Extract every line below, verbatim.

++++ DATASET EXTRACT

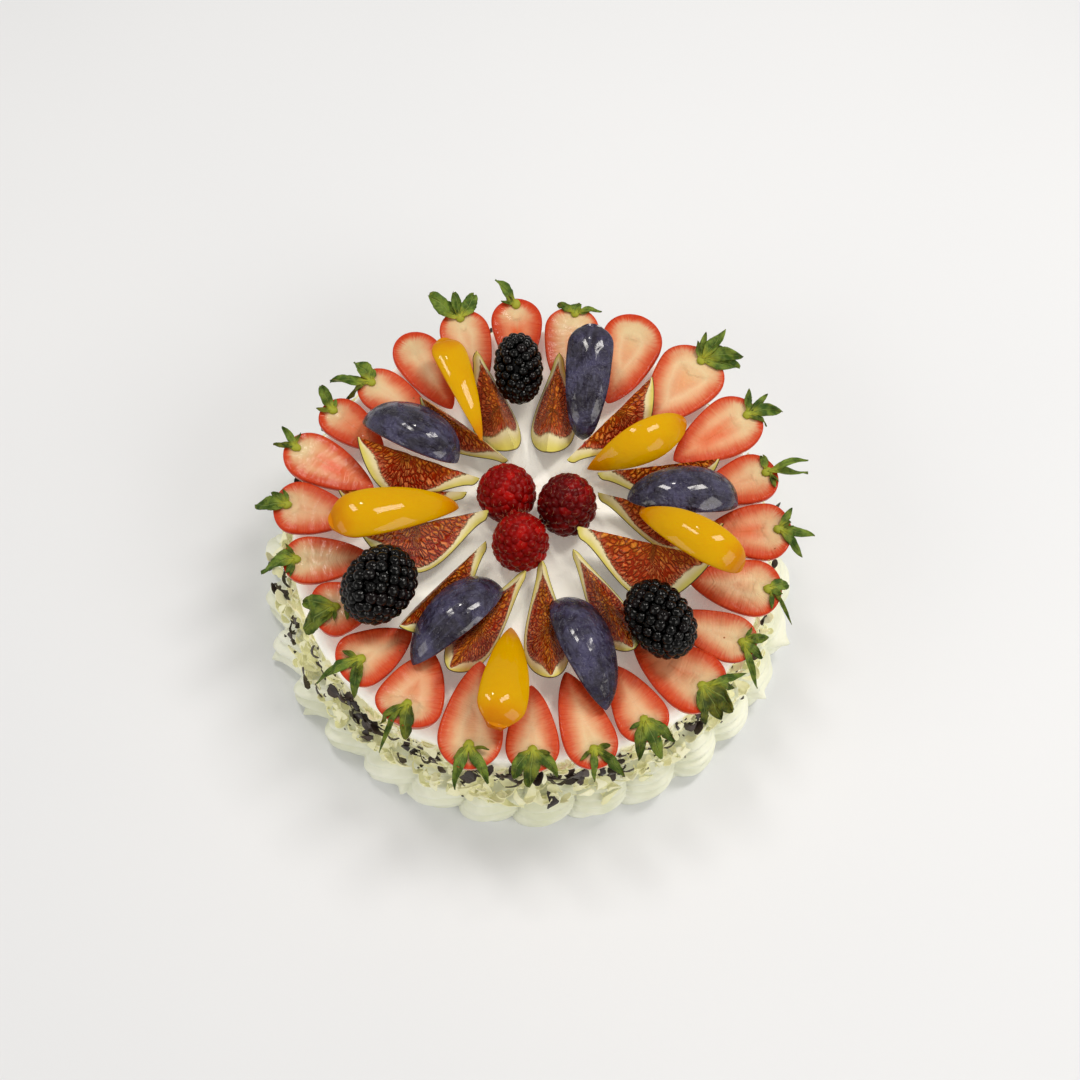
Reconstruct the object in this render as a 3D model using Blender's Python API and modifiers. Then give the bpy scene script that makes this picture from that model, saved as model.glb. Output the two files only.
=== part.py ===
"""Round cream cake dressed with cut fruit: a cream-coated cake with a piped border round its foot,
a ring of strawberry halves, a star of fig wedges, peach and plum slices laid over them, and whole berries.

Lengths are written in millimetres and multiplied by MM. Places on the top are given as a clock angle in
degrees (0 at the back, +Y, growing clockwise seen from above) and a distance from the middle.
"""

import math
import random

import bmesh
import bpy
from mathutils import Matrix, Vector
from mathutils.bvhtree import BVHTree

MM = 0.001
GAP = 0.45 * MM  # clear space between pieces that touch
LEAST_GAP = 0.25 * MM
MERGE = 0.05 * MM
SHARP_ANGLE = 40  # degrees: edges sharper than this stay crisp
RAY_STEP = 0.8 * MM  # grid of the rays that find how far a piece can drop
RAY_REACH = 200 * MM
SEED = 11

# Cake and its cream coat
CAKE_RADIUS = 100 * MM
CAKE_HEIGHT = 54 * MM
CAKE_EDGE = 5 * MM
CAKE_EDGE_ARC = (0, 30, 60, 90)  # degrees round the rounded top edge
CAKE_SIDES = 72

# Chocolate shavings on the wall, between the border and the top edge
FLAKE_COUNT = 44
FLAKE_LENGTH = (5 * MM, 11 * MM)
FLAKE_WIDTH = (2.5 * MM, 4.5 * MM)
FLAKE_THICKNESS = 0.9 * MM
FLAKE_BAND = (33 * MM, 45 * MM)
FLAKE_LIFT = 1.0 * MM
FLAKE_SCATTER = 0.3  # share of their spacing
FLAKE_LEAN = 16  # degrees off the wall
FLAKE_TWIST = 80  # degrees off upright

# Piped border round the foot
SHELL_COUNT = 30
SHELL_COLUMNS = 5
SHELL_HEIGHT = (18 * MM, 27 * MM)
SHELL_DEPTH = (9.5 * MM, 15 * MM)
SHELL_SLANT = 0.22
SHELL_FULLEST = 250  # clock angle of the side where the border was piped fullest
SHELL_UNEVEN = 0.05
SHELL_OVAL_SIDE = 100  # the ring is a little oval: clock angle of one of its two fuller sides
SHELL_OVAL = 0.13
SHELL_LEVELS = (0.0, 0.16, 0.42, 0.70, 0.92)
SHELL_SWELL = 0.7  # roundness of a shell from one crease to the next
SHELL_DOME = (2.4, 0.7)  # roundness of its top, as the two exponents of the arch
SHELL_BELLY = (0.90, 0.4)  # fullness at the foot, and what it gains by the top
SHELL_CREST = 1.5 * MM  # height of the border at the wall, above its last level

# Strawberry halves, lying on their backs with the tip a little lower than the leafy end
STRAWBERRY_DEPTH = 0.86
STRAWBERRY_TIP = 4
STRAWBERRY_WIDEST = 0.70
STRAWBERRY_TIP_CURVE = (1.6, 0.72)  # exponents of the outline from the widest place to the tip
STRAWBERRY_LEAFY_CURVE = (2.2, 0.5)  # and from the widest place to the leafy end
STRAWBERRY_STEPS = 5
STRAWBERRY_SPARE = 0.975
LEAF_THICKNESS = 0.8 * MM
LEAF_START = 3 * MM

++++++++

__REPLY__
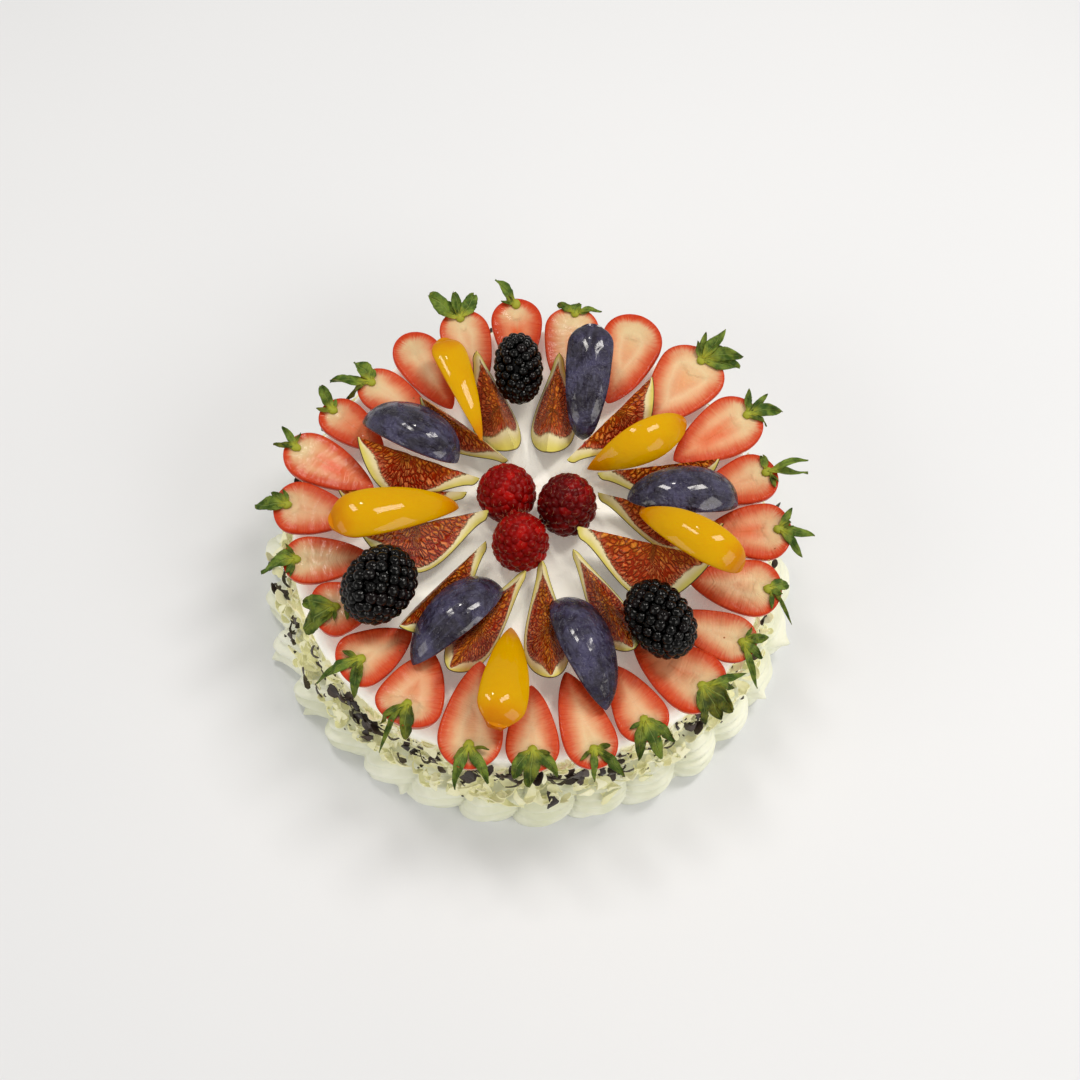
Reconstruct the object in this render as a 3D model using Blender's Python API and modifiers. Then give the bpy scene script that makes this picture from that model, saved as model.glb. Output the two files only.
=== part.py ===
"""Round cream cake dressed with cut fruit: a cream-coated cake with a piped border round its foot,
a ring of strawberry halves, a star of fig wedges, peach and plum slices laid over them, and whole berries.

Lengths are written in millimetres and multiplied by MM. Places on the top are given as a clock angle in
degrees (0 at the back, +Y, growing clockwise seen from above) and a distance from the middle.
"""

import math
import random

import bmesh
import bpy
from mathutils import Matrix, Vector
from mathutils.bvhtree import BVHTree

MM = 0.001
GAP = 0.45 * MM  # clear space between pieces that touch
LEAST_GAP = 0.25 * MM
MERGE = 0.05 * MM
SHARP_ANGLE = 40  # degrees: edges sharper than this stay crisp
RAY_STEP = 0.8 * MM  # grid of the rays that find how far a piece can drop
RAY_REACH = 200 * MM
SEED = 11

# Cake and its cream coat
CAKE_RADIUS = 100 * MM
CAKE_HEIGHT = 54 * MM
CAKE_EDGE = 5 * MM
CAKE_EDGE_ARC = (0, 30, 60, 90)  # degrees round the rounded top edge
CAKE_SIDES = 72

# Chocolate shavings on the wall, between the border and the top edge
FLAKE_COUNT = 44
FLAKE_LENGTH = (5 * MM, 11 * MM)
FLAKE_WIDTH = (2.5 * MM, 4.5 * MM)
FLAKE_THICKNESS = 0.9 * MM
FLAKE_BAND = (33 * MM, 45 * MM)
FLAKE_LIFT = 1.0 * MM
FLAKE_SCATTER = 0.3  # share of their spacing
FLAKE_LEAN = 16  # degrees off the wall
FLAKE_TWIST = 80  # degrees off upright

# Piped border round the foot
SHELL_COUNT = 30
SHELL_COLUMNS = 5
SHELL_HEIGHT = (18 * MM, 27 * MM)
SHELL_DEPTH = (9.5 * MM, 15 * MM)
SHELL_SLANT = 0.22
SHELL_FULLEST = 250  # clock angle of the side where the border was piped fullest
SHELL_UNEVEN = 0.05
SHELL_OVAL_SIDE = 100  # the ring is a little oval: clock angle of one of its two fuller sides
SHELL_OVAL = 0.13
SHELL_LEVELS = (0.0, 0.16, 0.42, 0.70, 0.92)
SHELL_SWELL = 0.7  # roundness of a shell from one crease to the next
SHELL_DOME = (2.4, 0.7)  # roundness of its top, as the two exponents of the arch
SHELL_BELLY = (0.90, 0.4)  # fullness at the foot, and what it gains by the top
SHELL_CREST = 1.5 * MM  # height of the border at the wall, above its last level

# Strawberry halves, lying on their backs with the tip a little lower than the leafy end
STRAWBERRY_DEPTH = 0.86
STRAWBERRY_TIP = 4
STRAWBERRY_WIDEST = 0.70
STRAWBERRY_TIP_CURVE = (1.6, 0.72)  # exponents of the outline from the widest place to the tip
STRAWBERRY_LEAFY_CURVE = (2.2, 0.5)  # and from the widest place to the leafy end
STRAWBERRY_STEPS = 5
STRAWBERRY_SPARE = 0.975
LEAF_THICKNESS = 0.8 * MM
LEAF_START = 3 * MM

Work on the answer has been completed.